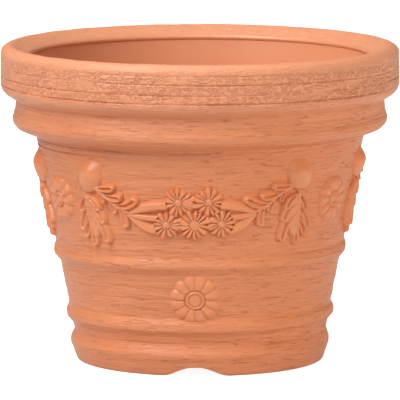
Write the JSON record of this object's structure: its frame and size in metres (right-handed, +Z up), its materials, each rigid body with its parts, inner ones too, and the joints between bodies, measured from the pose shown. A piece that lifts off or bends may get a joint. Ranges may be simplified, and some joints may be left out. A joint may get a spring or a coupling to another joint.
{
  "type": "flower pot",
  "caption": "Round terracotta-coloured plastic garden pot with a broad hollow rim, rolled shoulder, hoops, moulded flower garlands, notched foot and a lift-out drain grate.",
  "frame": {"origin": "centre of the ring that the pot stands on, at ground level", "axes": "+Z up along the pot's axis, -Y towards the front, where a garland hangs over a medallion and a notch in the foot"},
  "size_m": [0.38, 0.38, 0.302],
  "materials": {
    "terracotta_plastic": "satin matte moulded plastic, brushed and pitted outside, smooth and glossier inside",
    "grate_plastic": "fine-grained matte moulded plastic"
  },
  "bodies": {
    "pot": {"pot_shell": "terracotta_plastic"},
    "grate": {"drain_grate": "grate_plastic"}
  },
  "joints": [
    {"name": "grate_lift", "type": "slide", "parent": "pot", "child": "grate", "axis": [0, 0, 1], "range_m": [0, 0.32]}
  ]
}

■ **Exercise task**: Repeat the material above in full, quoting it exactly.

■ **Final answer**:
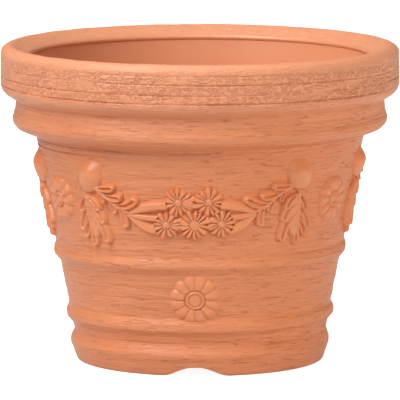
Write the JSON record of this object's structure: its frame and size in metres (right-handed, +Z up), its materials, each rigid body with its parts, inner ones too, and the joints between bodies, measured from the pose shown. A piece that lifts off or bends may get a joint. Ranges may be simplified, and some joints may be left out. A joint may get a spring or a coupling to another joint.
{
  "type": "flower pot",
  "caption": "Round terracotta-coloured plastic garden pot with a broad hollow rim, rolled shoulder, hoops, moulded flower garlands, notched foot and a lift-out drain grate.",
  "frame": {"origin": "centre of the ring that the pot stands on, at ground level", "axes": "+Z up along the pot's axis, -Y towards the front, where a garland hangs over a medallion and a notch in the foot"},
  "size_m": [0.38, 0.38, 0.302],
  "materials": {
    "terracotta_plastic": "satin matte moulded plastic, brushed and pitted outside, smooth and glossier inside",
    "grate_plastic": "fine-grained matte moulded plastic"
  },
  "bodies": {
    "pot": {"pot_shell": "terracotta_plastic"},
    "grate": {"drain_grate": "grate_plastic"}
  },
  "joints": [
    {"name": "grate_lift", "type": "slide", "parent": "pot", "child": "grate", "axis": [0, 0, 1], "range_m": [0, 0.32]}
  ]
}